Once again, Jean appealed to the Crown for relief. Toward the end of 1770, he wrote César-Gabriel de Choiseul-Praslin, minister of the marine, detailing all that had happened to Isabel in the jungle.
“Might we, Your Grace, ask you to cancel our debt? We find ourselves, after all these hardships and sorrows, unable to fulfill this obligation. Please, my lord, cast your eyes on our painful situation and we shall not cease, both of us, to pray for your good health.” Although this letter found its way into French archives, it did not elicit any relief. By the time it arrived in Paris, the Choiseuls—both the Duc de Choiseul-Praslin and his powerful cousin, the Duc de Choiseul—had fallen into disgrace and were no longer in a position to help.
At the same time, Jean sought to recover the 7,000 francs he had given d’Oreasaval at the start of the trip. Although Isabel advised him not to do it—she had “compassion even for that wretch,” Jean wrote—he sued d’Oreasaval, who he felt had betrayed him. D’Oreasaval had failed to take his letters to Lagunas, and that dereliction of duty had led to the loss of the letters and, from Jean’s point of view, the subsequent tragic turn of events. His friend had stayed all the while in Tabatinga, trading away the 7,000 francs. It
was this
“infidelity and neglect,” Jean told the court, that had “caused the death of eight persons, including the American who was drowned, and all the misfortunes which befell my wife.”
*
Although one could understand Jean’s ire, this was a rather impractical battle to wage. D’Oreasaval had no money. He had arrived back in Cayenne without a cent. The most that Jean could hope for was that the court would agree that he had been wronged, and naturally the lawsuit dragged on and on, delaying his and Isabel’s departure to France.
Over the next two years, however, Jean was able to raise the funds they needed to leave South America. Precisely how is not clear, but a 1772 census of Oyapock reports that the Godin household included seven slaves and their four children, and the fact that he owned so many slaves meant he had a commercial business of some type. They would have provided the labor for whatever timber or fishing operation he had kept going.
Jean also managed to bring his lawsuit against d’Oreasaval to a successful end of sorts. On January 7, 1773, the Superior Court of Cayenne ruled that d’Oreasaval had indeed failed to fulfill his obligations to Jean and ordered him to repay the 7,000 francs. However, as expected, he could not. If Jean had asked the authorities to imprison him for nonpayment of the debt, Jean would have been required, under the law, to pay for d’Oreasaval’s upkeep in jail.
“For my part,” Jean later wrote, “I judged it unnecessary to augment the losses I had already sustained.”

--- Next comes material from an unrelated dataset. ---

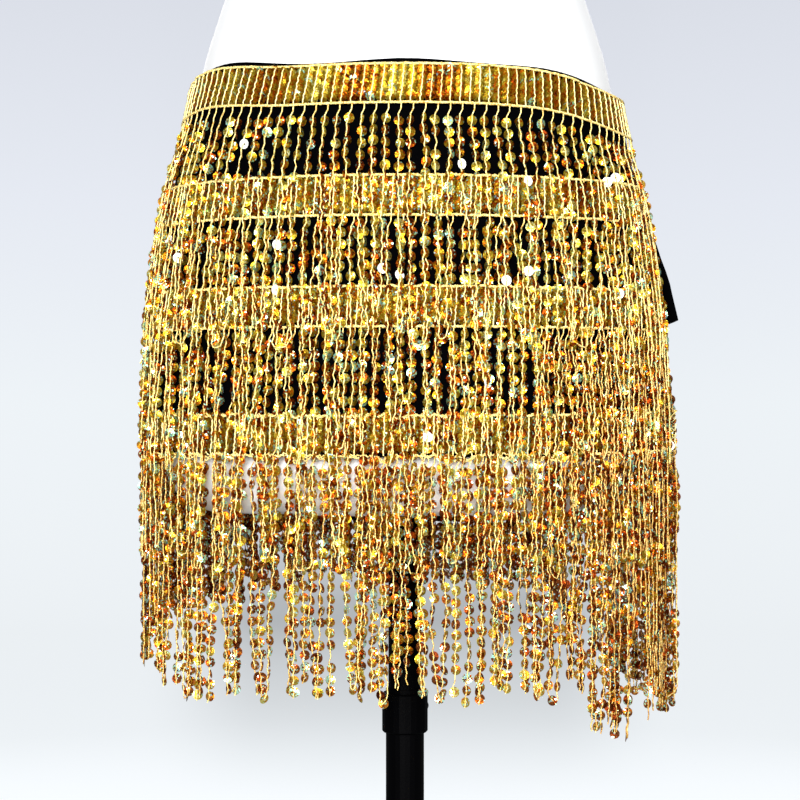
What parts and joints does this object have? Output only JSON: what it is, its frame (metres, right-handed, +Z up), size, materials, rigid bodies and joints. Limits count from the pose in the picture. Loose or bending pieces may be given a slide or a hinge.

On April 21, 1773, Jean, Isabel, and her father sailed from Cayenne. After thirty-eight years, Jean was at last returning home. They were leaving South America behind, and although they could not have known it, back in Riobamba there was a matter close to Isabel’s heart that had come to the happy end she desired. Not only had Joaquín been released from prison, but on May 29, 1771, Isabel’s sister Josefa and her husband Antonio Zabala, acting at
Isabel’s request, had given him his
“card of liberty,” the Zabalas avowing all “love and good will” toward him.
After arriving in La Rochelle on June 26, Jean, Isabel, and her father traveled straight to Saint Amand, Jean’s home in the center of France. Jean had left a young man and come back an old one—he was sixty now. Many in his family had passed away. Both of his parents were dead, his mother having died in 1750, and his two sisters were widows. But his brother Carlos was still living, and the warmth of his three siblings, who “tenderly received” Isabel and her father, made him happy to be home. They moved into a family house on Rue Hotel-Dieu, near the center of the small town.
They had barely had time to finish unpacking their trunks before a letter from La Condamine arrived, welcoming Jean back. In many ways, Jean’s return brought the expedition to a conclusion, with Isabel’s ordeal being the final chapter in that history, and La Condamine wanted to know all of the details. Rumors about her travails had been circulating in Parisian salons for some time—the idea of a high-society woman lost in such a frightening wilderness was almost beyond comprehension—and La Condamine requested that Jean provide him with a narrative of her journey.
Jean replied on July 28, 1773. His was a lengthy letter, nearly 7,000 words, and it was replete with vivid details. Hailing it as a story that showed what
“miracles may be effected by resolution and perseverance,” La Condamine promptly prepared it for publication. His 1745 account of his travels down the Amazon,
Relation abrégée d’un voyage fait dans l’intérieur de l’Amérique Méridionale
, was in the process of being republished, and he added Jean’s letter to the text. When this updated edition of
Relation abrégée
appeared and was translated into other languages, Isabel’s story left readers throughout Europe mesmerized. An English printer declared that it presented
“as extraordinary a series of perils, adventures, and escapes, as are anywhere to be found on record.”